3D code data
◆ ◆ ◆

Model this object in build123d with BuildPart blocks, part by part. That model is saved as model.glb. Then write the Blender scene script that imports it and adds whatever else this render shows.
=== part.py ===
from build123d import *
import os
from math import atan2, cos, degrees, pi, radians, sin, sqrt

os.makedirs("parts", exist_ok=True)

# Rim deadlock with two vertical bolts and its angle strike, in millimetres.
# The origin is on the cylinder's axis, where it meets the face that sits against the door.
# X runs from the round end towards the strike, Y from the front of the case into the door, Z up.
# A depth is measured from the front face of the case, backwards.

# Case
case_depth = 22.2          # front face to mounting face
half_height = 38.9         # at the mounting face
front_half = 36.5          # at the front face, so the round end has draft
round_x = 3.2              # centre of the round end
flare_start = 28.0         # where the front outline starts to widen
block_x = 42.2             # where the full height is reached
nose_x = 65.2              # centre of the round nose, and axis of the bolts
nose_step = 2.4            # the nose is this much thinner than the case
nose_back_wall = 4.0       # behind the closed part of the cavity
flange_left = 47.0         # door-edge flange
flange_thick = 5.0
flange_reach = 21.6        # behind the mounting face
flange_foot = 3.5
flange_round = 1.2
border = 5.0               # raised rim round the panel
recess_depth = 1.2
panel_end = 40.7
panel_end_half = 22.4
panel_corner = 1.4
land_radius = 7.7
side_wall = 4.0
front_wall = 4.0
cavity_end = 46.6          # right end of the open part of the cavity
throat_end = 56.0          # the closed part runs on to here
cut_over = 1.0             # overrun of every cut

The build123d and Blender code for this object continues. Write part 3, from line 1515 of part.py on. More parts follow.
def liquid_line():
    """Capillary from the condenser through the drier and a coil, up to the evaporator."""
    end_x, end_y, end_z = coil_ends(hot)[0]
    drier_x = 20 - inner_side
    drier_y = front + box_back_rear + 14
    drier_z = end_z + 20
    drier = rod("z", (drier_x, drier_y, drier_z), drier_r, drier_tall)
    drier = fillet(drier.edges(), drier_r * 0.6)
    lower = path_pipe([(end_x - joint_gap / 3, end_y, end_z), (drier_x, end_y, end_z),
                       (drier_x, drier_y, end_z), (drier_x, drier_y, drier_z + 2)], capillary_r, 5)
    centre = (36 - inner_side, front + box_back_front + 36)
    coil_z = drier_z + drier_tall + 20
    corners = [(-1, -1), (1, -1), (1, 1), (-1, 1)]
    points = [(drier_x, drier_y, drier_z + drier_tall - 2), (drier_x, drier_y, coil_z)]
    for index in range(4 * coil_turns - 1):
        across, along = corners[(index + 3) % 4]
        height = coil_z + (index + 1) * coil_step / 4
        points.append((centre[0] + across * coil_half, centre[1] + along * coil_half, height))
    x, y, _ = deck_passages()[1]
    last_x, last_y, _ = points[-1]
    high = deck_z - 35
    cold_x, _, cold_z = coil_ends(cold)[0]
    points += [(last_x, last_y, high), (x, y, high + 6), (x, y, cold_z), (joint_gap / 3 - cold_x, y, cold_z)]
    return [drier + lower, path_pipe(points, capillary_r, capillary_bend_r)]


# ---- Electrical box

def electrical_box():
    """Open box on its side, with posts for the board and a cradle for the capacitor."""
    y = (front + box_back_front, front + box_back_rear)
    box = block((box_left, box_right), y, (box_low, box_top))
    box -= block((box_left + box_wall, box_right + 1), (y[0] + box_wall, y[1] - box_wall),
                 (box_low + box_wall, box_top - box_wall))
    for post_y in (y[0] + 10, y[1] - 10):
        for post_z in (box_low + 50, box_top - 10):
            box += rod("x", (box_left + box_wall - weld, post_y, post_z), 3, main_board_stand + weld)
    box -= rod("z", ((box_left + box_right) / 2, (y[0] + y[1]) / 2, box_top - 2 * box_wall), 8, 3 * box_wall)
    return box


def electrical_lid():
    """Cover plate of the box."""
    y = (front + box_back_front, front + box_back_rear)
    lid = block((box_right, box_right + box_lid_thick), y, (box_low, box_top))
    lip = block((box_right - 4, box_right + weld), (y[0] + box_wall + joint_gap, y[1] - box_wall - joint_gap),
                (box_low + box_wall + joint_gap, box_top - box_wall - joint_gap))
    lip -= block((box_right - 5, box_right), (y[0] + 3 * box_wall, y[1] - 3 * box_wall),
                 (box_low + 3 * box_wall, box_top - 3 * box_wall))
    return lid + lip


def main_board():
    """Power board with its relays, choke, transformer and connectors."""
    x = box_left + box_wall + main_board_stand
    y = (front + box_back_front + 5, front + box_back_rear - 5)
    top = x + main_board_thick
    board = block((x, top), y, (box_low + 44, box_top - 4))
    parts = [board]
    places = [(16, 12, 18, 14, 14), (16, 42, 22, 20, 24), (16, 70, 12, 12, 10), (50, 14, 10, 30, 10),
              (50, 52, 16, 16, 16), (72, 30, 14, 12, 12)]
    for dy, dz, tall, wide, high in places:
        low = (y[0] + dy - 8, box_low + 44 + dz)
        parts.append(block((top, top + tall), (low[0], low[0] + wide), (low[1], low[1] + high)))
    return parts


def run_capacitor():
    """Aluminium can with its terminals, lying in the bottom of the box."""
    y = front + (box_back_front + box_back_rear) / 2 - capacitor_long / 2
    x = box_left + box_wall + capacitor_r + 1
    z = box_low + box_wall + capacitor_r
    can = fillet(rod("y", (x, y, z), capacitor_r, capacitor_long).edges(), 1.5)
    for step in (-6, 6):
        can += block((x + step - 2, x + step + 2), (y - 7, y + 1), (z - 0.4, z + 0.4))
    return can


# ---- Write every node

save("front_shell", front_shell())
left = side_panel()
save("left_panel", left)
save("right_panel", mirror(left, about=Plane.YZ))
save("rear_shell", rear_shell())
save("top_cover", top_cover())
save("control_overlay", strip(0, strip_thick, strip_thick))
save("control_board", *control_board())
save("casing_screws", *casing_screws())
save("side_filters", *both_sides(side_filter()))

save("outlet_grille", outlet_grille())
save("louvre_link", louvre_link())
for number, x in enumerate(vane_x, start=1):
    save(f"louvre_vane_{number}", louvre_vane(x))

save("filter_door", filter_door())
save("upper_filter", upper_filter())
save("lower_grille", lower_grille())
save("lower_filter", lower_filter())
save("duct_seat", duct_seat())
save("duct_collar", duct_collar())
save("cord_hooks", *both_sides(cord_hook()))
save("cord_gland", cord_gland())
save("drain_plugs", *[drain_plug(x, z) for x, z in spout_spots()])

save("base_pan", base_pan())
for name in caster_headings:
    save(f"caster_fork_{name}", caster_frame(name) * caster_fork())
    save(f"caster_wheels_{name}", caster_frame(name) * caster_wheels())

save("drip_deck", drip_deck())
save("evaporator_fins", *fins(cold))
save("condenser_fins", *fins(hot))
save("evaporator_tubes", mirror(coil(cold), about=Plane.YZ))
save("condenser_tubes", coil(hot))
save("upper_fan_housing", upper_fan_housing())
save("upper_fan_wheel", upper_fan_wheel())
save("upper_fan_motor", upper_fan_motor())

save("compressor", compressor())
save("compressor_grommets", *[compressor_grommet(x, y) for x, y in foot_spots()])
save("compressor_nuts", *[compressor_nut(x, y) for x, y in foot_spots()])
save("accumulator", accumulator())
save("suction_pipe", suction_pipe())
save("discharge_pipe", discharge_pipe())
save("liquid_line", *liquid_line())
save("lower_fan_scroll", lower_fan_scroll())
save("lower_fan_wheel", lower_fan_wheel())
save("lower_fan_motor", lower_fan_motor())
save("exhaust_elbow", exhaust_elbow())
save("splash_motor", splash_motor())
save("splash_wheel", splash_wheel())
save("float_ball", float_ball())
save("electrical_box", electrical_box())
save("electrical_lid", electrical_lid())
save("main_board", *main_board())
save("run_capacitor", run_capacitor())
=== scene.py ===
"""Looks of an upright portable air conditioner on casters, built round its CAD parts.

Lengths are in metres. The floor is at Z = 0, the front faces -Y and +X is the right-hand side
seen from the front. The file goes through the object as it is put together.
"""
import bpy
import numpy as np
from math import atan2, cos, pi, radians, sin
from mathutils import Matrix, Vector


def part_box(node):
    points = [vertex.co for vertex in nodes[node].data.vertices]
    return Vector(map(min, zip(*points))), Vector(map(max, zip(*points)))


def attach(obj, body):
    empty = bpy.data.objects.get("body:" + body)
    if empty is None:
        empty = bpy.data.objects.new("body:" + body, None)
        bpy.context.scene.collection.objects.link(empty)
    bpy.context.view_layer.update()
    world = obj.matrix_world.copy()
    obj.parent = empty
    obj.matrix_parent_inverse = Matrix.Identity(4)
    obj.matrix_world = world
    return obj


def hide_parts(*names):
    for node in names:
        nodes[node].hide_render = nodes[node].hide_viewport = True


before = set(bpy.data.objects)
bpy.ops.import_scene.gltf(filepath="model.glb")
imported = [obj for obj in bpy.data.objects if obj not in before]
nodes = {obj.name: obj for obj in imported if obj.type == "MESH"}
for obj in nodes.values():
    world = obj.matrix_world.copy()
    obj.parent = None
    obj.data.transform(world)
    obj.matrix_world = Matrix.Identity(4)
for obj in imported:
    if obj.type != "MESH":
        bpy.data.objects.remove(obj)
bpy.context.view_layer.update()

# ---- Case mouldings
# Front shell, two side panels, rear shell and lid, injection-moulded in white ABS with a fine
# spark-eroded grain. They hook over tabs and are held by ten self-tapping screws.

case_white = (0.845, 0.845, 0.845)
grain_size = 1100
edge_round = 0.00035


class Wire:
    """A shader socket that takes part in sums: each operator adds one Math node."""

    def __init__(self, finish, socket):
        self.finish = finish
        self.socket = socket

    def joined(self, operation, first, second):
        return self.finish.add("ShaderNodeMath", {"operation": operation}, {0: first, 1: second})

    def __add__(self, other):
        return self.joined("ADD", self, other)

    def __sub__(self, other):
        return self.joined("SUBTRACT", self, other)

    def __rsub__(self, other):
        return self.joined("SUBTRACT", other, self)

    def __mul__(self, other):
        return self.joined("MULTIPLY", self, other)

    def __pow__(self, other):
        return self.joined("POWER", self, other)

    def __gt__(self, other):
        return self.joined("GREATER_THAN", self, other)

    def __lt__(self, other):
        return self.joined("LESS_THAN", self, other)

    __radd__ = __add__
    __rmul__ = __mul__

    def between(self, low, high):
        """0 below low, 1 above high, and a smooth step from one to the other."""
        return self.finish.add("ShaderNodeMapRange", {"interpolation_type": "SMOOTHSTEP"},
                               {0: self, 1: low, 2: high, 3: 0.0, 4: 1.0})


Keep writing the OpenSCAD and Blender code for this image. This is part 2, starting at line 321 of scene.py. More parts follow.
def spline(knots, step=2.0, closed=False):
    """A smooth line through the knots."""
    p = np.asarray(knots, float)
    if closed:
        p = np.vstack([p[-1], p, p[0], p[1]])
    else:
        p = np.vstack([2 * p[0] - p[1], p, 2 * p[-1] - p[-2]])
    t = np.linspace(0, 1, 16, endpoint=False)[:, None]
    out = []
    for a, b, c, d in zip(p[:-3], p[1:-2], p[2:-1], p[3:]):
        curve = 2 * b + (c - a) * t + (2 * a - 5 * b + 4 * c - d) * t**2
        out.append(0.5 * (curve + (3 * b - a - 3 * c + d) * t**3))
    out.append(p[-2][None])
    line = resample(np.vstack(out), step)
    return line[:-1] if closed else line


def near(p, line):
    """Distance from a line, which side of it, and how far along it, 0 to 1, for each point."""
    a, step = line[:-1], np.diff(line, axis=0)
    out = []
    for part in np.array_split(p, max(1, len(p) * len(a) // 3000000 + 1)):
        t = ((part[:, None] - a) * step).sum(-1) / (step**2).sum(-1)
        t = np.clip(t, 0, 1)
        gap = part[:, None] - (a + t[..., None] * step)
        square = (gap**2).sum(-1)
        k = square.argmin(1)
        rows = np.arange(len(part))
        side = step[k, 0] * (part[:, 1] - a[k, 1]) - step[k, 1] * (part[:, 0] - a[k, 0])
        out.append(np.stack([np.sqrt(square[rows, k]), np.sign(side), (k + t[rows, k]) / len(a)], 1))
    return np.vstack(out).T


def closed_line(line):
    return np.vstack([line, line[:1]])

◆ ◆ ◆

To do
Check the records above line by line and tally those holding the string "follow". Answer with the number only.

Finished exercise
2